Lacedæmon, a noble city of Peloponnesus, called also Sparta; these names differing in this, that the latter is the proper and ancient name of the city, the former of the country, which afterwards came to be applied to the city (Strabo, Stephanus). Homer also makes this distinction; who calls the country holy, because encompassed with mountains. It has also been severally known by the name of Lelegia, from the Leleges the first inhabitants of the country, or from Lelex one of their kings; and Oebalia, from Oebalus the sixth king from Eurotas. It was also called Hecatompolis, from 100 cities which the whole province once contained. This city was the capital of Laconia, situated on the right or west side of the Eurotas: it was less in compass than, however equal, or even superior to, Athens in power. Polybius makes it 48 stadia, a circuit much inferior to that of Athens. Lelex is supposed to have been the first king of Lacedæmon. His descendants, 13 in number, reigned successively after him, till the reign of the sons of Orestes, when the Heraclidae recovered the Peloponnesus about 80 years after the Trojan war.

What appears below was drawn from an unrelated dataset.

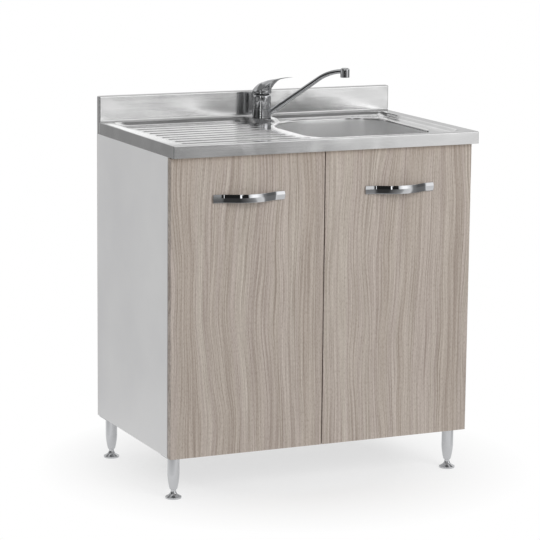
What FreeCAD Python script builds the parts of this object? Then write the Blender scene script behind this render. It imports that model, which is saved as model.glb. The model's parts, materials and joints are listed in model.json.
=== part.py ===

Procles and Eurythene, the descendants of the Heraclidae, usurped the crown together; and after them it was decreed that the two families should always sit on the throne together. The monarchical power was abolished, and the race of the Heraclidae extinguished at Sparta about 219 years before Christ. Lacedæmon in its flourishing state remained without walls, the bravery of its citizens being instead of them (Nepo.). At length in Cassander's time, or after, when the city was in the hands of tyrants, distrusting the defence by arms and bravery, a wall was built round it, at first slight, and in a tumultuary or hasty manner; which the tyrant Nabis made very strong (Livy, Justin). Paulianus ascribes the first walls to the times of Demetrius and Pyrrhus, under Nabis. The walls of the city were pulled down 188 years before Christ by Philopoemen, who was then at the head of the Achaean league, and Laconia some time after became a Roman province when reduced by Mummius. See Sparta.—The present city is called Mystra, situated in E. Long. 23° 0' N. Lat. 36° 55'.